Objective: Reproduce the lines from the one bearing "Write part 3" through the one bearing "return settled(thing)", inclusive. Copy them exactly; include no other line.

(Records with modeling code)
=-=-=

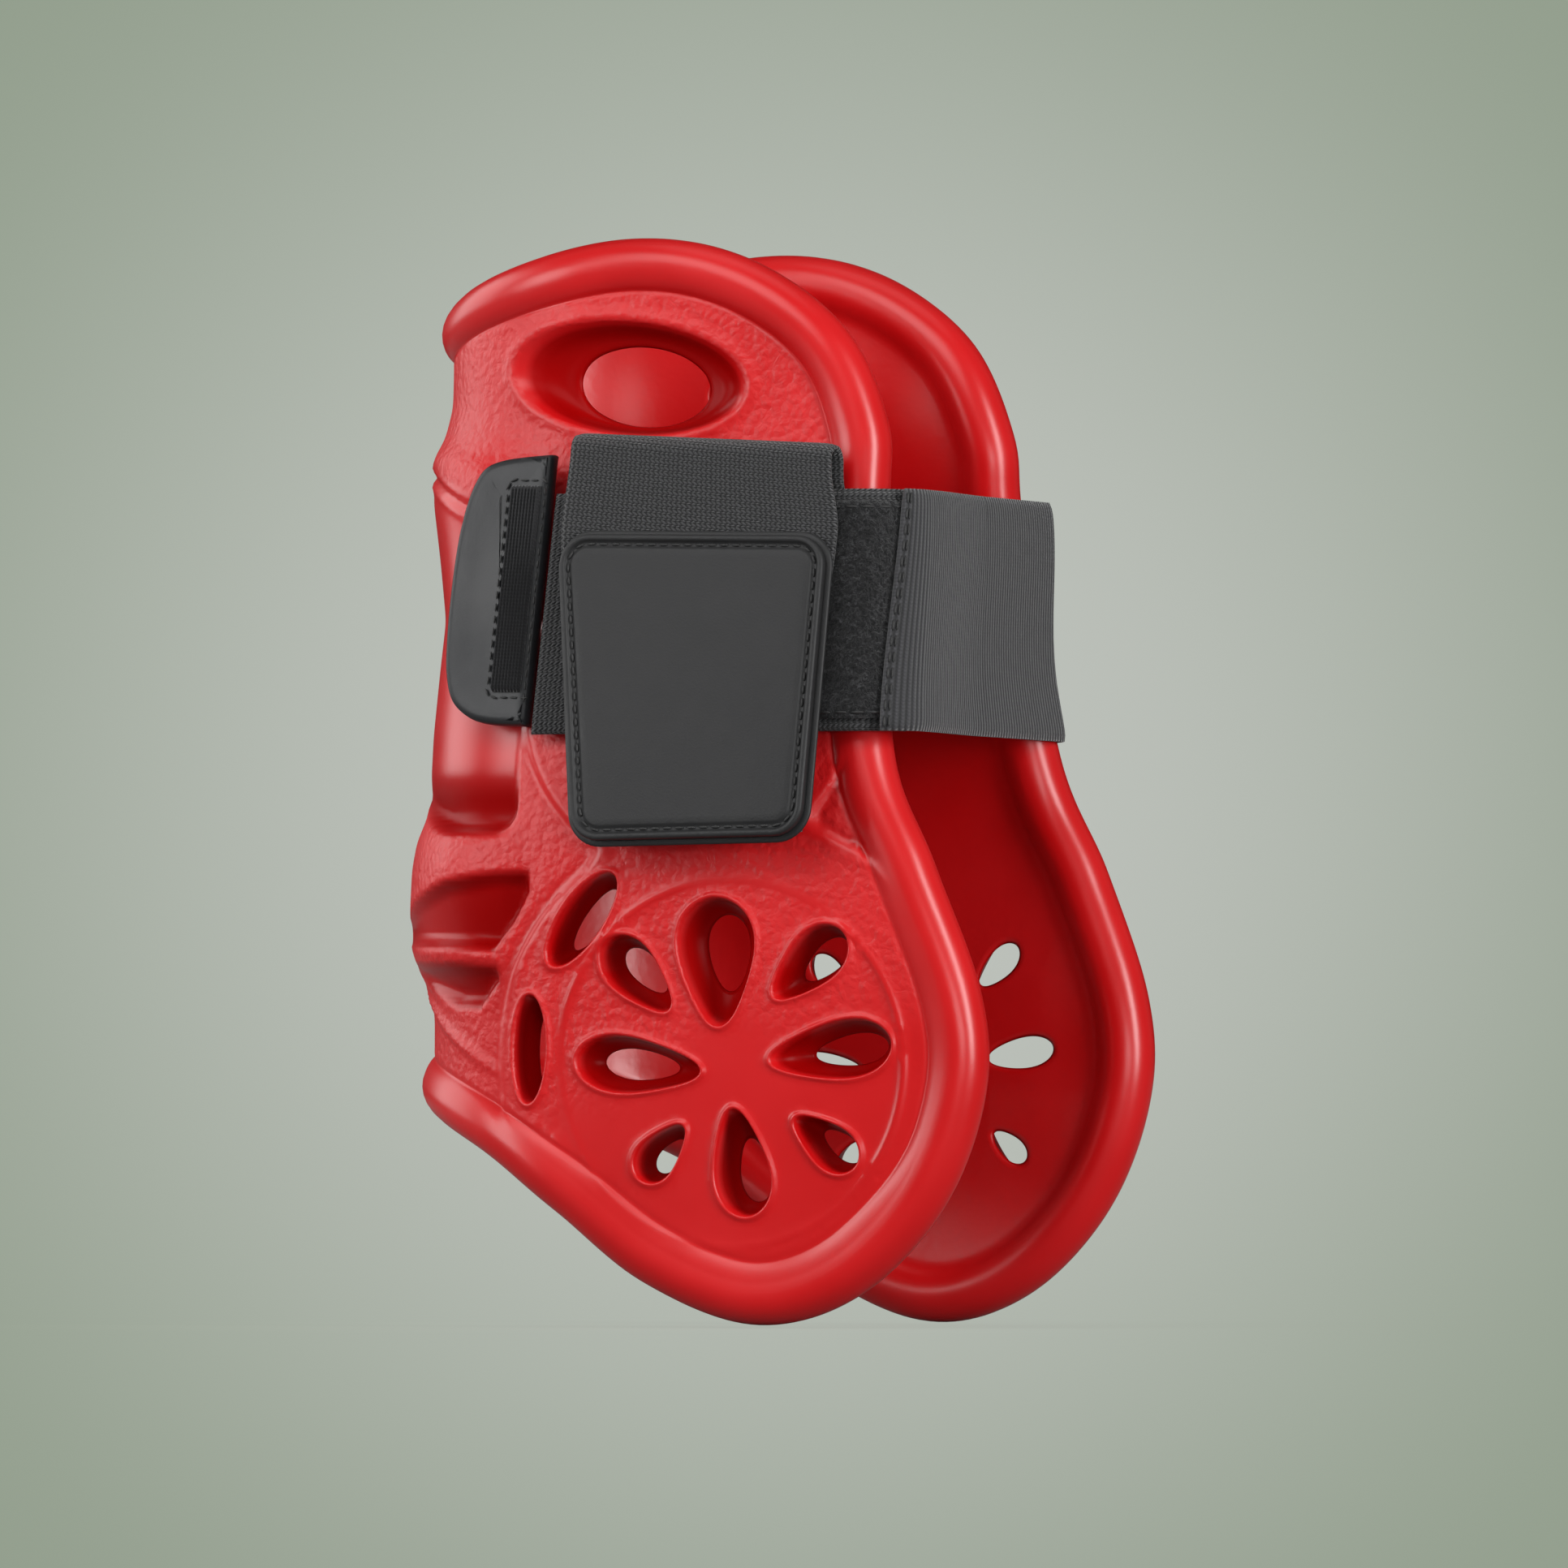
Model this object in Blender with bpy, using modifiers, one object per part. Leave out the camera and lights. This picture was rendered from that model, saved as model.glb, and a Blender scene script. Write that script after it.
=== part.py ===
"""A fetlock boot for a horse: a moulded shell round the back of the leg, closed by an elastic strap.

The frame: +X runs from the spine behind the leg to the boot's open front, the near wing lies at -Y and
the far wing at +Y, and +Z points up the leg. The origin is on the leg's axis at the strap's middle.
"""
import math

import bmesh
import bpy
from mathutils import Matrix, Vector

MM = 0.001

# The shell's wall, its plan and its flare. Widths and depths run to the middle of the wall.
WALL = 5.5 * MM
BEAD_RADIUS = 4.8 * MM
TOP_HALF_WIDTH = 28.3 * MM
FETLOCK_HALF_WIDTH = 40.5 * MM
FLARE_START = 40 * MM
FLARE_END = -50 * MM
HEM_TUCK = 2.5 * MM
TOE_IN = 5 * MM
TOP_SPINE_DEPTH = 32.4 * MM
HEM_SPINE_DEPTH = 34.2 * MM

# The side view: where the bead's centre line runs, in shares of its reach and of its two heights.
WING_REACH = 70 * MM
TOP_HEIGHT = 57.8 * MM
BOTTOM_DEPTH = 112.9 * MM
TOP_EDGE_SHARES = (
    (-0.49, 0.80), (-0.26, 0.91), (0.09, 1.0), (0.36, 0.955), (0.585, 0.78), (0.69, 0.53), (0.704, 0.29))
BOTTOM_EDGE_SHARES = (
    (0.757, 0.204), (0.877, 0.386), (0.985, 0.566), (0.994, 0.70), (0.90, 0.848), (0.714, 0.962),
    (0.491, 1.0), (0.243, 0.944), (0.03, 0.843), (-0.186, 0.750), (-0.49, 0.675))

# The spine's rolls: how far the outer skin stands out at each height, as shares of the ridge.
RIDGE_LIFT = 4.4 * MM
GUARD_FADE_START = math.radians(56)
GUARD_FADE_END = math.radians(86)
UPPER_ROLL_SHARES = ((0.62, 0.0), (0.52, 0.34), (0.46, 0.77), (0.34, 0.75), (0.17, 0.4), (0.0, 0.1))
LOWER_ROLL_SHARES = (
    (0.07, 0.18), (0.17, 0.34), (0.25, 0.34), (0.30, 0.42), (0.35, 0.91), (0.41, 1.0), (0.48, 0.95),
    (0.515, 0.6), (0.545, 0.1), (0.58, 0.0))
# The scoops on the spine's flanks. Each row has its middle at the scoop's start and at its end and its
# half height, as shares of the bottom depth, then its two angles as shares of a flank, then its depth.
SCOOP_DEPTH = 2.8 * MM
SCOOP_ROUND_SHARE = 0.25
SCOOP_SHARES = (
    (-0.285, -0.285, 0.055, 0.25, 0.88, 0.8),
    (-0.450, -0.435, 0.070, 0.25, 0.86, 1.0),
    (-0.540, -0.545, 0.040, 0.25, 0.72, 0.75))

# The oval funnel near the top of each wing.
FUNNEL_LENGTH = 43 * MM
FUNNEL_HEIGHT = 20 * MM
THROAT_LENGTH = 26 * MM
THROAT_HEIGHT = 14 * MM
FUNNEL_CENTRE = (8.7 * MM, 37.4 * MM)
THROAT_SHIFT = (1.2 * MM, -1.3 * MM)
FUNNEL_TILT = math.radians(-5)

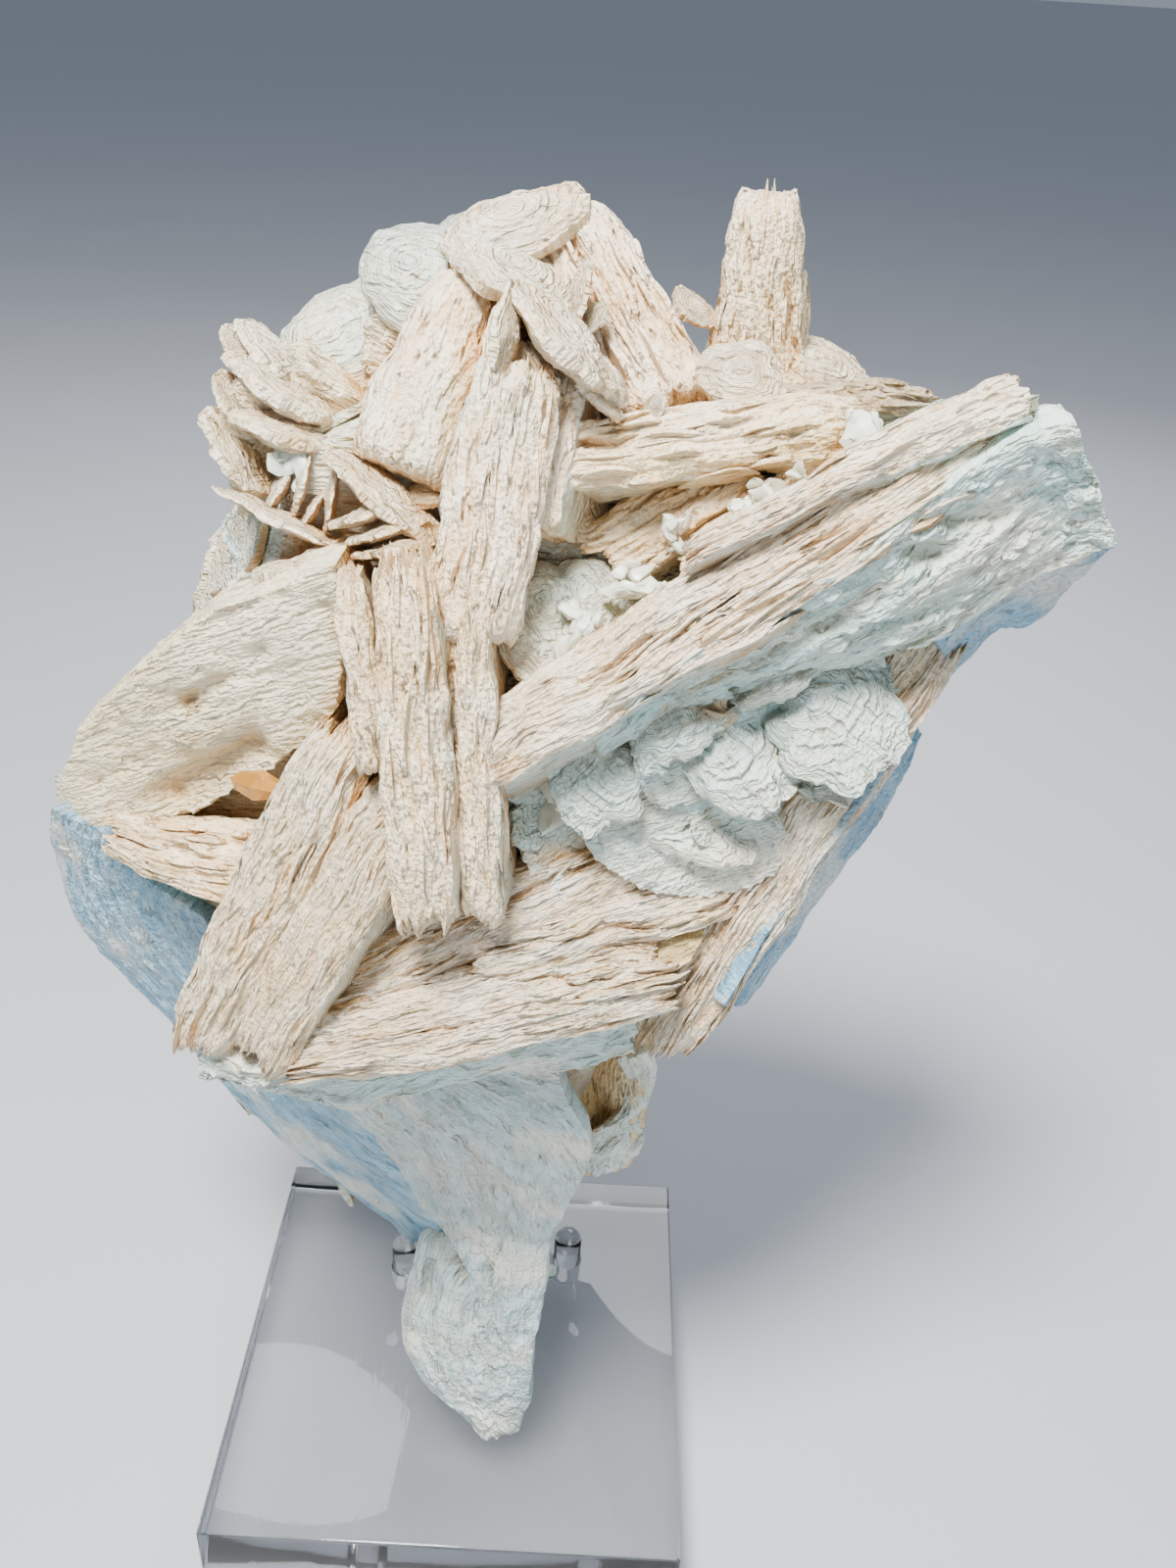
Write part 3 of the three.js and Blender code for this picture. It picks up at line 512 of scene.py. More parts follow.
def settled(thing):
    """A plain mesh of the object with its modifiers done. The object is removed."""
    ready = thing.evaluated_get(bpy.context.evaluated_depsgraph_get())
    mesh = bpy.data.meshes.new_from_object(ready)
    for modifier in list(thing.modifiers):
        thing.modifiers.remove(modifier)
    bpy.data.objects.remove(thing)
    return mesh


# The inputs of the trees, and the sizes in forms, that are lengths in millimetres
LENGTHS = ("length", "depth", "thickness", "ragged", "fissure", "bow", "relief", "flake", "spacing", "long",
           "short", "thick", "fibre", "radius")


def grown(tree, form, base=None):
    """The mesh that a tree makes with this form, from a base mesh where it takes one."""
    thing = thing_of(tree.name, base or bpy.data.meshes.new(tree.name))
    if "voxel" in form:
        remesh = thing.modifiers.new("even", "REMESH")
        remesh.mode = "VOXEL"
        remesh.voxel_size = form["voxel"] * MM
    modifier = thing.modifiers.new("grow", "NODES")
    modifier.node_group = tree
    for item in tree.interface.items_tree:
        key = item.name.lower()
        if item.in_out == "INPUT" and key in form:
            modifier[item.identifier] = form[key] * MM if key in LENGTHS else form[key]
    return settled(thing)


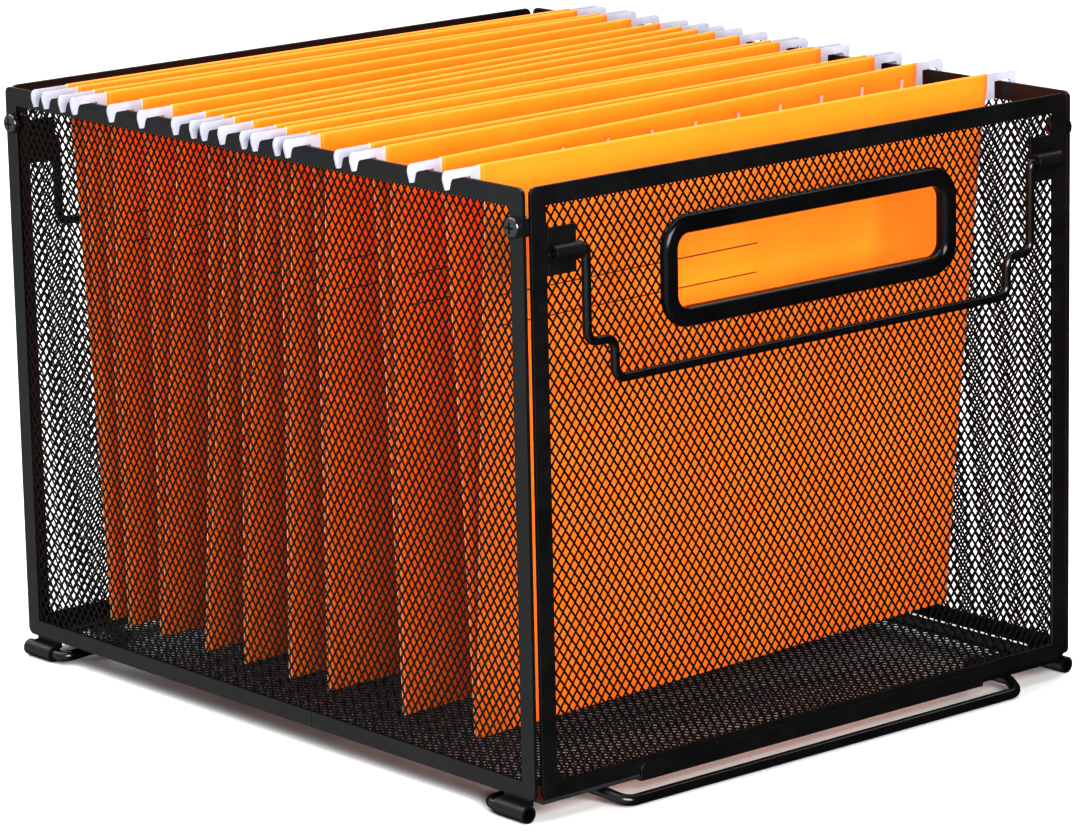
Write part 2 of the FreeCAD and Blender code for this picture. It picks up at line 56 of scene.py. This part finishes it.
# ---- expanded-steel mesh ---------------------------------------------------------
DIAMOND_WIDTH = 4.52 * MM       # level, from knuckle to knuckle
DIAMOND_HEIGHT = 6.27 * MM
BASE_COARSENESS = 1.06          # the base mesh is a little coarser
KNUCKLE_HALF_WIDTH = 0.51 * MM
KNUCKLE_HALF_FLAT = 0.14 * MM   # upright flat at each side of a knuckle
KNUCKLE_HALF_HEIGHT = 0.80 * MM
STRAND_THICKNESS = 0.42 * MM
STRAND_TILT = 0.10 * MM         # upper edges stand this far out, lower edges this far in
MESH_CUT_BACK = 2.5 * MM        # the mesh stops this far outside the handle slot

# ---- folder card --------------------------------------------------------------------
CARD_THICKNESS = 0.45 * MM
ROD_THICKNESS = 1.0 * MM
FOLD_HALF = 1.0 * MM
HEM_DROP = 14.15 * MM           # the hem's lower edge, below the card's top
BEND_DROP = 16.15 * MM          # the flap leaves the rod's plane here, below the top
FLARE_START_DROP = 18.0 * MM
FLARE_END_DROP = 6.0 * MM
CARD_HALF_X = 147.5 * MM
CARD_TOP_HALF_X = 150.0 * MM
FLAP_BOW = 0.8 * MM             # a flap bellies this far into the folder
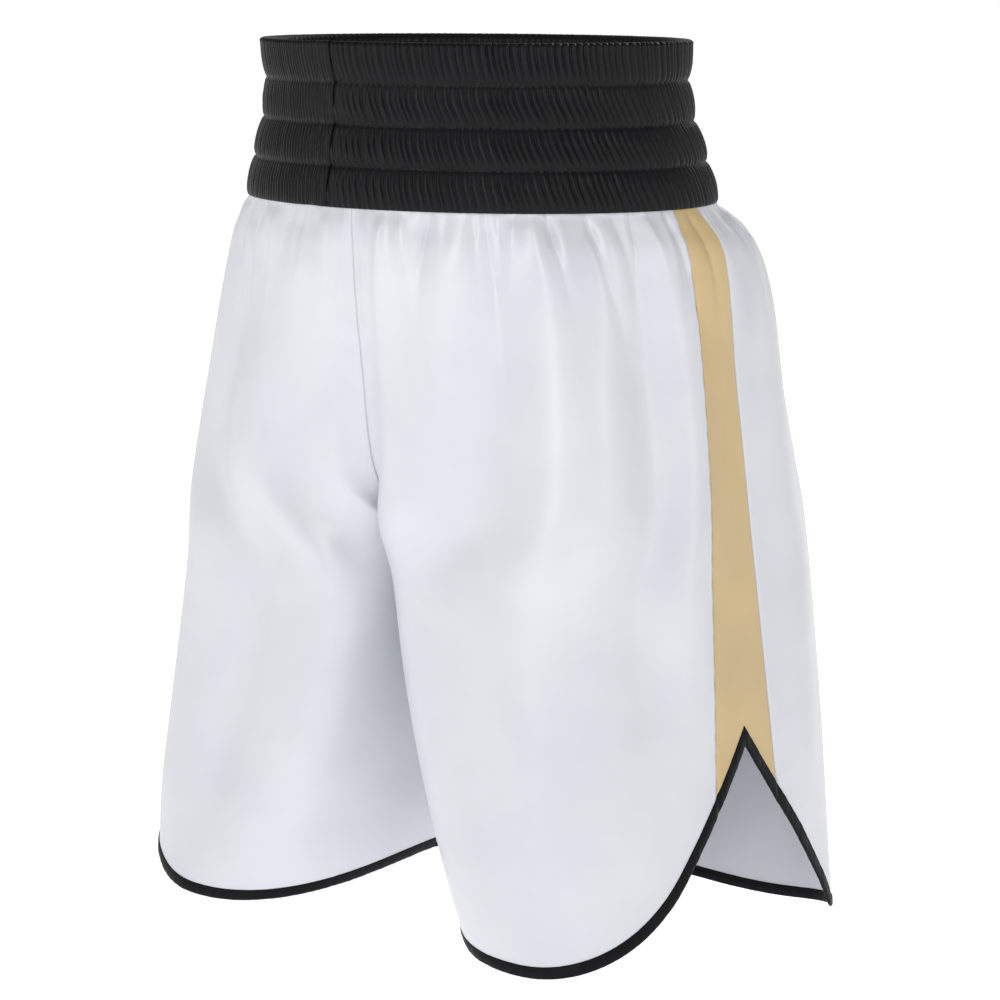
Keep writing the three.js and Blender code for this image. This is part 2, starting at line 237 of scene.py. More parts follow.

=-=-=

Correct response:
Write part 3 of the three.js and Blender code for this picture. It picks up at line 512 of scene.py. More parts follow.
def settled(thing):
    """A plain mesh of the object with its modifiers done. The object is removed."""
    ready = thing.evaluated_get(bpy.context.evaluated_depsgraph_get())
    mesh = bpy.data.meshes.new_from_object(ready)
    for modifier in list(thing.modifiers):
        thing.modifiers.remove(modifier)
    bpy.data.objects.remove(thing)
    return mesh


# The inputs of the trees, and the sizes in forms, that are lengths in millimetres
LENGTHS = ("length", "depth", "thickness", "ragged", "fissure", "bow", "relief", "flake", "spacing", "long",
           "short", "thick", "fibre", "radius")


def grown(tree, form, base=None):
    """The mesh that a tree makes with this form, from a base mesh where it takes one."""
    thing = thing_of(tree.name, base or bpy.data.meshes.new(tree.name))
    if "voxel" in form:
        remesh = thing.modifiers.new("even", "REMESH")
        remesh.mode = "VOXEL"
        remesh.voxel_size = form["voxel"] * MM
    modifier = thing.modifiers.new("grow", "NODES")
    modifier.node_group = tree
    for item in tree.interface.items_tree:
        key = item.name.lower()
        if item.in_out == "INPUT" and key in form:
            modifier[item.identifier] = form[key] * MM if key in LENGTHS else form[key]
    return settled(thing)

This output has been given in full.